In Britain a number of cases, mainly linked to African witchcraft, have come to light. Young children, declared to be witches or possessed by demons, have been physically abused to get rid of the demons.

In extreme cases this has resulted in death.

Victoria Climbié and Kristy Bamu were two examples.

The belief is that physical pain needs to be inflicted to make the body uncomfortable for the devil or spirit inside it.

This can mean beating, burning, isolating and starving the child.

Sometimes the child is chained down so they can't escape.

Sometimes the exorcism takes place as part of a ritual.

People with such beliefs are less likely to believe that their own children are possessed, but will more readily abuse children whom they have informally adopted or for whom they act as guardians. The child may be deprived of food and liquid for two or three days before the exorcism begins. Sometimes the victim will be shaken, and sometimes chilli peppers are rubbed in the eyes, along with the beatings. At the end, not surprisingly, he or she may well vomit or suffer diarrhoea, which is taken as evidence of the departing spirit.

  These beliefs and practices are deeply rooted in some cultish religious groups. The pastor of such a group is often the first to denounce the unfortunate child as a witch or as possessed.

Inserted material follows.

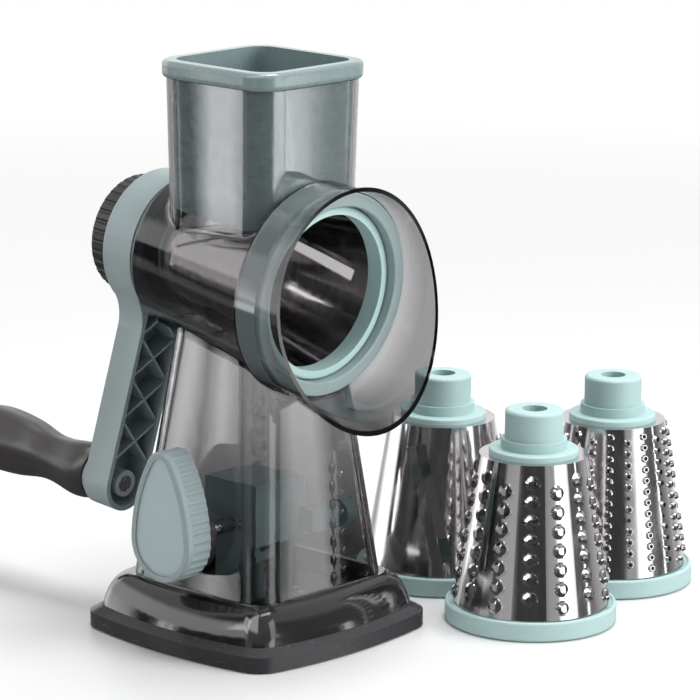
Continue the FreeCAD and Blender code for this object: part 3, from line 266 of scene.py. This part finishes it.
def clear_plastic(name, tint):
    """Clear smoked plastic: refracts, darkens along its thickness, and lets lamps reach what it holds."""
    g = Graph(name)
    flow = g.noise(FLOW_SCALE, 2.0)
    glass = g.add("ShaderNodeBsdfPrincipled")
    place = g.add("ShaderNodeSeparateXYZ")
    g.link(g.coords, place.inputs[0])
    hood = g.ramp(place.outputs["Y"], HOOD_FADE_START, HOOD_FADE_END)
    # Painted light: a paler tint over the chute makes the pusher inside look better lit
    painted_light_on_chute = g.ramp(place.outputs["Z"], CHUTE_FADE_START, CHUTE_FADE_END)
    tone = g.mix_colour(flow, shade(tint, 1 - FLOW_SPREAD), shade(tint, 1 + FLOW_SPREAD))
    tone = g.mix_colour(painted_light_on_chute, tone, shade(tint, CHUTE_PAINTED_LIGHT))
    g.link(g.mix_colour(hood, tone, shade(tint, HOOD_DARKER)), glass.inputs["Base Color"])
    hairline_noise = g.noise(HAIRLINE_SCALE, 6.0, g.stretched(HAIRLINE_STRETCH, HAIRLINE_TURN))
    hairlines = g.ramp(hairline_noise, HAIRLINE_START, HAIRLINE_FULL)
    rough = g.ramp(hairlines, 0.0, 1.0, CLEAR_ROUGHNESS, CLEAR_ROUGHNESS + HAIRLINE_ROUGHER)
    g.link(rough, glass.inputs["Roughness"])
    glass.inputs["IOR"].default_value = CLEAR_INDEX
    glass.inputs["Transmission Weight"].default_value = 1.0
    path = g.add("ShaderNodeLightPath")
    lighting = g.math("MAXIMUM", path.outputs["Is Shadow Ray"], path.outputs["Is Diffuse Ray"])
    clear = g.add("ShaderNodeBsdfTransparent").outputs["BSDF"]
    smoke = g.add("ShaderNodeVolumeAbsorption")
    smoke.inputs["Color"].default_value = SMOKE_IN_DEPTH
    smoke.inputs["Density"].default_value = SMOKE_DENSITY
    return g.output(g.mix_shader(lighting, glass.outputs["BSDF"], clear), smoke.outputs["Volume"])


# ---- Materials by the record's slots ----
PLASTICS = {
    "sage_pusher": dict(colour=SAGE_PUSHER, roughness=0.28, coat=0.5),
    "sage_collar": dict(colour=SAGE_COLLAR, roughness=0.36, coat=0.2),
    "sage_bracket": dict(colour=SAGE_BRACKET, roughness=0.42),
    "sage_knob": dict(colour=SAGE_KNOB, roughness=0.42),
    "sage_face": dict(colour=SAGE_FACE, roughness=0.46),
    "sage_crank": dict(colour=SAGE_CRANK, roughness=0.38, coat=0.10),
    "sage_drum": dict(colour=SAGE_DRUM, roughness=0.48),
    "black_bush": dict(colour=NEAR_BLACK, roughness=0.45),
    "dark_collar": dict(colour=shade(NEAR_BLACK, 1.6), roughness=0.40),
    "black_nut": dict(colour=shade(NEAR_BLACK, 1.8), roughness=0.42, rubbed=0.6),
    "dark_grip": dict(colour=WARM_GREY, roughness=0.40, coat=0.15, grain=0.12),
    "dark_skirt": dict(colour=shade(NEAR_BLACK, 2.6), roughness=0.24, gloss=0.45, mottle=0.03),
    "dark_dome": dict(colour=shade(NEAR_BLACK, 0.9), roughness=0.12, coat=0.9, grain=0.008, mottle=0.03),
    "dark_inner": dict(colour=shade(NEAR_BLACK, 2.2), roughness=0.5),
    "rubber_pad": dict(colour=shade(NEAR_BLACK, 1.5), roughness=0.62, grain=0.2),
}
STEELS = {
    "drum_steel": dict(colour=STEEL, roughness=0.10, streak_scale=40.0, streak_stretch=(6.0, 6.0, 0.6)),
    "steel_small": dict(colour=shade(STEEL, 0.9), roughness=0.25, streak_scale=120.0,
                        streak_stretch=(3.0, 3.0, 3.0)),
}


def make_materials():
    made = {name: plastic(name, **look) for name, look in PLASTICS.items()}
    made.update({name: sheet_steel(name, **look) for name, look in STEELS.items()})
    made["clear_smoke"] = clear_plastic("clear_smoke", SMOKE_TINT)
    return made


def dress_nodes():
    materials = make_materials()
    for part in frame["record"]["subparts"]:
        obj = nodes[part["node"]]
        obj.data.materials.clear()
        obj.data.materials.append(materials[part["material_slot"]])


# ---- Camera ----
CAMERA_PLACE = Vector((-1.2756, -1.2249, 0.5393))
CAMERA_YAW = math.radians(47.557)
CAMERA_PITCH = math.radians(12.90)
CAMERA_ROLL = math.radians(0.6)
LENS_MM = 198.7
SENSOR_MM = 36.0
CAMERA_REACH = 50.0


def make_camera():
    """Places the camera; returns the level directions to its right and towards it."""
    right = Vector((math.cos(CAMERA_YAW), -math.sin(CAMERA_YAW), 0))
    towards = Vector((-math.sin(CAMERA_YAW), -math.cos(CAMERA_YAW), 0))
    look = -towards * math.cos(CAMERA_PITCH) - Vector((0, 0, math.sin(CAMERA_PITCH)))
    up = right.cross(look)
    data = bpy.data.cameras.new("camera")
    data.lens = LENS_MM
    data.sensor_width = SENSOR_MM
    data.clip_end = CAMERA_REACH
    camera = bpy.data.objects.new("camera", data)
    turn = Matrix((right, up, -look)).transposed() @ Matrix.Rotation(CAMERA_ROLL, 3, "Z")
    camera.matrix_world = Matrix.Translation(CAMERA_PLACE) @ turn.to_4x4()
    bpy.context.scene.collection.objects.link(camera)
    bpy.context.scene.camera = camera
    return right, towards


# ---- Floor ----
FLOOR_RADIUS = 1.6
FLOOR_FADE_START = 0.55
FLOOR_FADE_END = 1.45
FLOOR_CORNERS = 96
FLOOR_DROP = 0.0003
FLOOR_DARK = (0.68, 0.68, 0.68)
FLOOR_PALE = (0.71, 0.71, 0.71)
FLOOR_SMOOTH = 0.30
FLOOR_ROUGH = 0.36
FLOOR_GLOSS = 0.35


def floor_material():
    """A pale table top that fades into the white surroundings."""
    g = Graph("pale_floor")
    shader = g.add("ShaderNodeBsdfPrincipled")
    g.link(g.mix_colour(g.noise(2.5, 3.0), FLOOR_DARK, FLOOR_PALE), shader.inputs["Base Color"])
    rough = g.ramp(g.noise(5.0, 2.0), NOISE_LOW, NOISE_HIGH, FLOOR_SMOOTH, FLOOR_ROUGH)
    g.link(rough, shader.inputs["Roughness"])
    shader.inputs["Specular IOR Level"].default_value = FLOOR_GLOSS
    distance = g.add("ShaderNodeVectorMath", operation="LENGTH")
    g.link(g.coords, distance.inputs[0])
    fade = g.ramp(distance.outputs["Value"], FLOOR_FADE_START, FLOOR_FADE_END)
    clear = g.add("ShaderNodeBsdfTransparent").outputs["BSDF"]
    unseen = g.math("MAXIMUM", fade, g.add("ShaderNodeLightPath").outputs["Is Glossy Ray"])
    return g.output(g.mix_shader(unseen, shader.outputs["BSDF"], clear))


def floor():
    step = 2 * math.pi / FLOOR_CORNERS
    rim = [(FLOOR_RADIUS * math.cos(step * i), FLOOR_RADIUS * math.sin(step * i), 0)
           for i in range(FLOOR_CORNERS)]
    mesh = bpy.data.meshes.new("floor")
    mesh.from_pydata(rim, [], [tuple(range(FLOOR_CORNERS))])
    mesh.materials.append(floor_material())
    obj = bpy.data.objects.new("floor", mesh)
    obj.location.z = -FLOOR_DROP
    bpy.context.scene.collection.objects.link(obj)


# ---- Surroundings that gloss and clear plastic show: soft boxes and dark flags ----
# A band is (degrees round from the viewer, to the right; level). A zone's bands take over between
# two heights of the direction looked in, from -1 straight down to 1 straight up.
GLOSS_PEAK = 5.0
LEVEL_BANDS = (
    (-180, 1.0), (-150, 0.7), (-124, 2.4), (-115, 2.4), (-100, 1.7),
    (-97, 0.04), (-88.8, 0.04), (-88.4, 4.9), (-86.1, 4.8), (-85.9, 0.6),
    (-85.6, 0.6), (-85.4, 4.6), (-84.4, 4.6), (-84.1, 1.2), (-82.8, 1.2),
    (-82.2, 0.04), (-62, 0.04), (-54, 0.5), (-30, 0.55), (-25, 0.06),
    (20, 0.06), (26, 0.5), (40, 0.5), (44, 3.0), (64, 3.0), (69, 0.2),
    (90.4, 0.1), (90.7, 3.6), (92.9, 3.6), (93.4, 0.05), (124, 0.6))
LOW_BANDS = (
    (-180, 1.0), (-150, 0.5), (-98, 0.5), (-95, 0.05), (-87.7, 0.05),
    (-87.4, 4.8), (-85.4, 4.8), (-85.1, 0.3), (-60, 0.2), (36, 0.2),
    (44, 4.6), (94.0, 4.6), (94.4, 0.6), (130, 0.5), (150, 1.0))
BELOW_BANDS = ((-180, 0.12), (0, 0.08), (120, 0.12))
UPPER_BANDS = (
    (-180, 1.2), (-120, 1.7), (-62, 1.7), (-45, 0.4),
    (40, 0.3), (80, 0.15), (130, 0.3), (152, 1.0))
OVERHEAD_BANDS = (
    (-180, 0.6), (-88, 0.6), (-82, 0.1), (-56, 0.1),
    (-50, 3.2), (-8, 3.2), (-2, 0.4), (120, 0.6))
ZONES = (
    (-0.12, -0.17, LOW_BANDS),
    (-0.235, -0.27, BELOW_BANDS),
    (0.14, 0.18, UPPER_BANDS),
    (0.46, 0.56, OVERHEAD_BANDS))
ROOM_COLOUR = (0.98, 0.99, 1.0)
ROOM_LEVEL = 0.42
BACKDROP = (1.0, 1.0, 1.0)


def band_ramp(g, turn, bands):
    node = g.add("ShaderNodeValToRGB")
    stops = node.color_ramp.elements
    while len(stops) > 1:
        stops.remove(stops[-1])
    for index, (angle, level) in enumerate(bands):
        place = (angle + 180) / 360
        stop = stops[0] if index == 0 else stops.new(place)
        stop.position = place
        stop.color = (*[level / GLOSS_PEAK] * 3, 1.0)
    g.link(turn, node.inputs["Fac"])
    return node.outputs["Color"]


def world(right, towards):
    """A plain room that lights the part, a white backdrop, and the banded surroundings for gloss."""
    studio = bpy.data.worlds.new("studio")
    bpy.context.scene.world = studio
    studio.use_nodes = True
    g = Graph.on(studio.node_tree)
    path = g.add("ShaderNodeLightPath")
    sides = []
    for axis in (right, towards):
        dot = g.add("ShaderNodeVectorMath", operation="DOT_PRODUCT")
        g.link(g.world_direction, dot.inputs[0])
        dot.inputs[1].default_value = axis
        sides.append(dot.outputs["Value"])
    turn = g.ramp(g.math("ARCTAN2", sides[0], sides[1]), -math.pi, math.pi)
    height = g.add("ShaderNodeSeparateXYZ")
    g.link(g.world_direction, height.inputs[0])
    seen = band_ramp(g, turn, LEVEL_BANDS)
    for start, end, bands in ZONES:
        share = g.ramp(height.outputs["Z"], start, end)
        seen = g.mix_colour(share, seen, band_ramp(g, turn, bands))
    gloss = g.background(seen, GLOSS_PEAK)
    backdrop = g.background(BACKDROP, 1.0)
    room = g.background(ROOM_COLOUR, ROOM_LEVEL)
    mirrored = g.math("MAXIMUM", path.outputs["Is Glossy Ray"], path.outputs["Is Transmission Ray"])
    lit = g.mix_shader(mirrored, room, gloss)
    out = g.add("ShaderNodeOutputWorld")
    g.link(g.mix_shader(path.outputs["Is Camera Ray"], lit, backdrop), out.inputs["Surface"])


# ---- Lamps: metres to the viewer's right, towards the viewer and up; size in metres ----
LAMP_AIM = Vector((0, 0, 0.13))
LAMPS = {
    "key": dict(right=-1.6, towards=1.0, up=1.5, size=(0.9, 1.6), watts=13),
    "fill": dict(right=1.7, towards=1.0, up=1.1, size=(0.8, 1.6), watts=7),
    "side": dict(right=1.75, towards=0.35, up=0.80, size=(1.0, 0.8), watts=24, mirrored=False),
    "top": dict(right=0.3, towards=-0.2, up=2.0, size=(0.9, 0.9), watts=34),
}


def lamp(name, place, size, watts, mirrored):
    data = bpy.data.lights.new(name, "AREA")
    data.shape = "RECTANGLE"
    data.size, data.size_y = size
    data.energy = watts
    obj = bpy.data.objects.new(name, data)
    direction = (LAMP_AIM - place).normalized()
    obj.matrix_world = Matrix.Translation(place) @ direction.to_track_quat("-Z", "Y").to_matrix().to_4x4()
    obj.visible_glossy = mirrored
    bpy.context.scene.collection.objects.link(obj)


def lamps(to_right, to_viewer):
    for name, look in LAMPS.items():
        place = to_right * look["right"] + to_viewer * look["towards"] + Vector((0, 0, look["up"]))
        lamp(name, place, look["size"], look["watts"], look.get("mirrored", True))


# ---- Scene ----
dress_nodes()
camera_right, camera_towards = make_camera()
floor()
world(camera_right, camera_towards)
lamps(camera_right, camera_towards)
bpy.context.scene.view_settings.view_transform = "Standard"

According to Richard Hoskins, from King's College London, an authority in this field, there has been a growth in such groups and such practices in recent years. In June, 2012, he said that he was investigating as many as four such cases for Scotland Yard (6).

In a different case, also involving paranormal beliefs, the torso of a young child was found in the river Thames, evidently the victim of a ritual sacrifice.


It is of course important to realise that many cases of child abuse are not a result of exorcism, and have nothing to do with religion.